Your goal ::
Extract, without alteration, each line from the start of the listing to the line bearing "# The hub's".

Provided records ::
* Start *
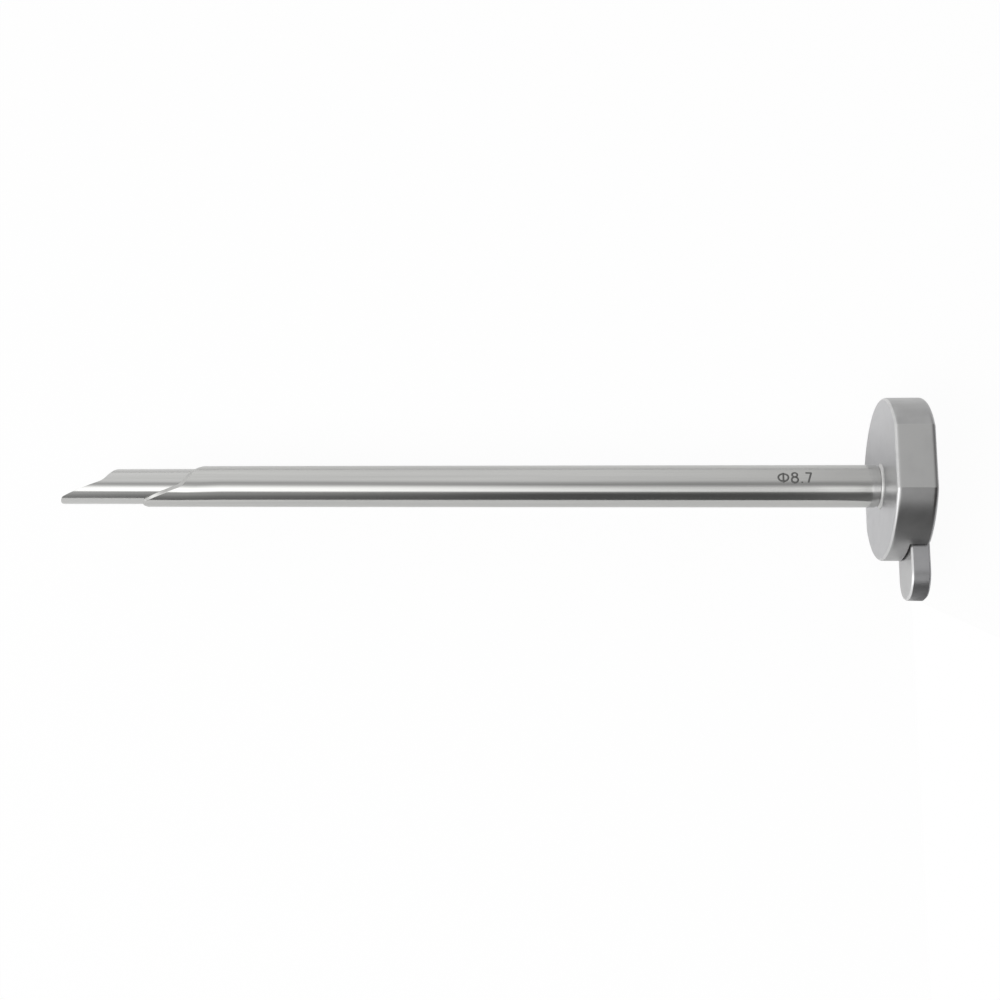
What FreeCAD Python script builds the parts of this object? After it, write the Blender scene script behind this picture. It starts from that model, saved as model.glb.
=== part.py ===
import FreeCAD, Part
import math
import os

from FreeCAD import Vector

# Two-part trephine cannula: a bevelled guide tube with a flatted hub, and a longer bevelled tube inside it
# that draws out to the rear by its finger tab. All sizes are in millimetres.
# The tubes' axis is X, with the tips towards -X and the hubs towards +X. The finger tab points to -Y.
# The hub's two flats face +Z and -Z. The origin is on the axis, in the plane of the outer hub's front face.

# Tubes
outer_tube_diameter = 8.7
outer_tube_wall = 0.5
tube_running_gap = 0.10         # radial play of the inner tube in the outer tube
inner_tube_wall = 0.45
outer_tube_reach = 154.3        # hub front face to the tip of the outer tongue
inner_tube_reach = 172.1        # hub front face to the tip of the inner tongue

# Tip bevels, seen from the side: a blunt nose, a long shallow run and a steeper back
nose_rise = 0.8
nose_angle = 44.0
run_angle = 19.8
back_angle = 55.0
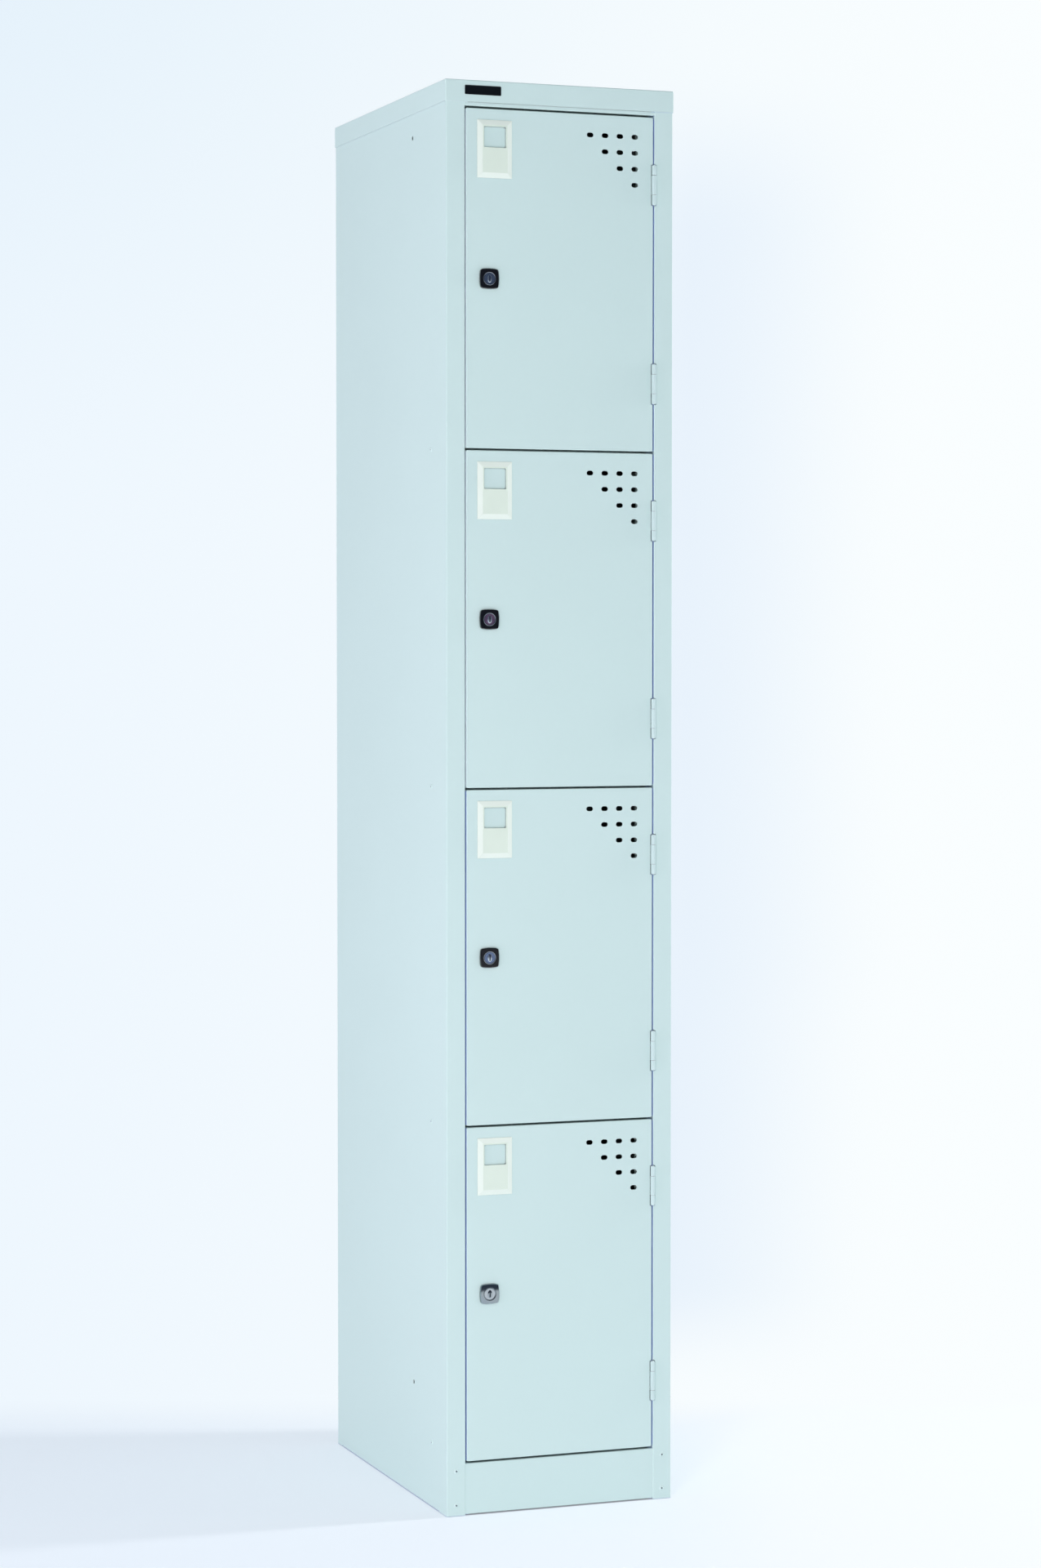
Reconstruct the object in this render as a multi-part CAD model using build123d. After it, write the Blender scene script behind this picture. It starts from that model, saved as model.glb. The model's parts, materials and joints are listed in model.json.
* End *
Answer to this exercise ::
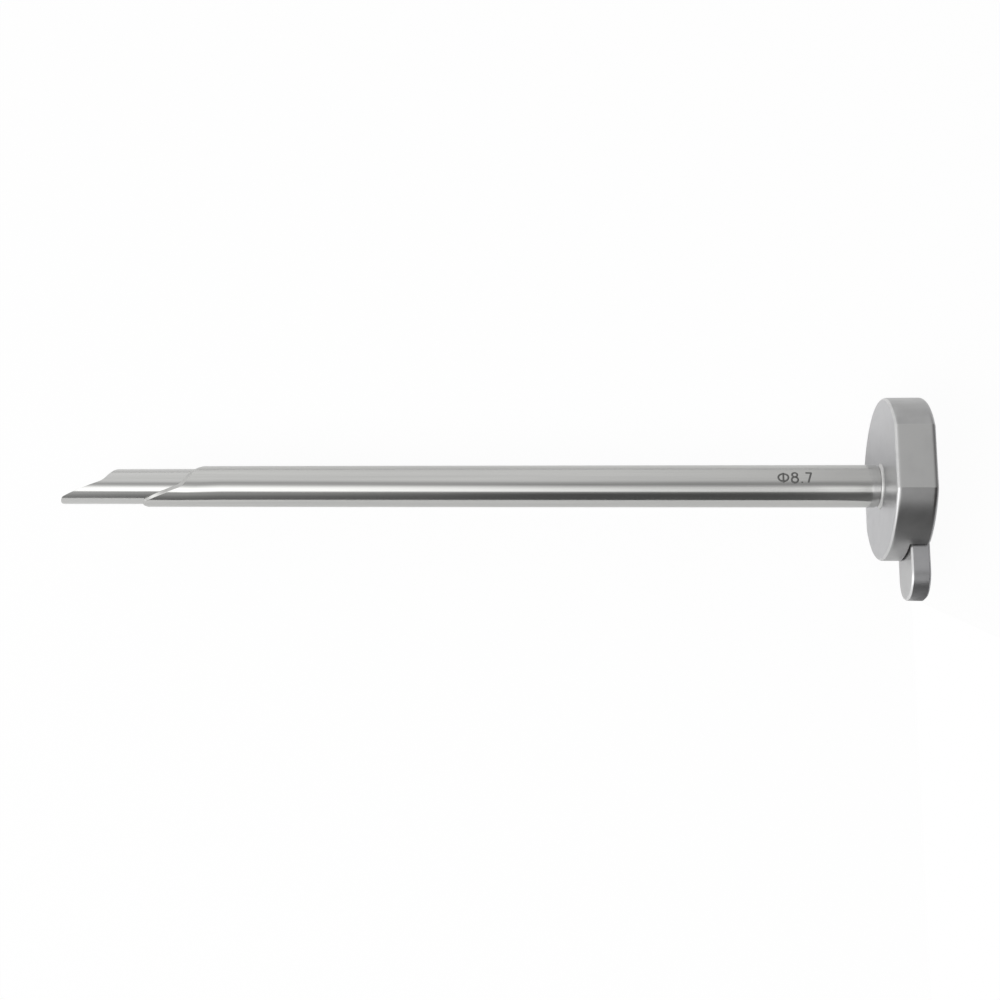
What FreeCAD Python script builds the parts of this object? After it, write the Blender scene script behind this picture. It starts from that model, saved as model.glb.
=== part.py ===
import FreeCAD, Part
import math
import os

from FreeCAD import Vector

# Two-part trephine cannula: a bevelled guide tube with a flatted hub, and a longer bevelled tube inside it
# that draws out to the rear by its finger tab. All sizes are in millimetres.
# The tubes' axis is X, with the tips towards -X and the hubs towards +X. The finger tab points to -Y.
# The hub's two flats face +Z and -Z. The origin is on the axis, in the plane of the outer hub's front face.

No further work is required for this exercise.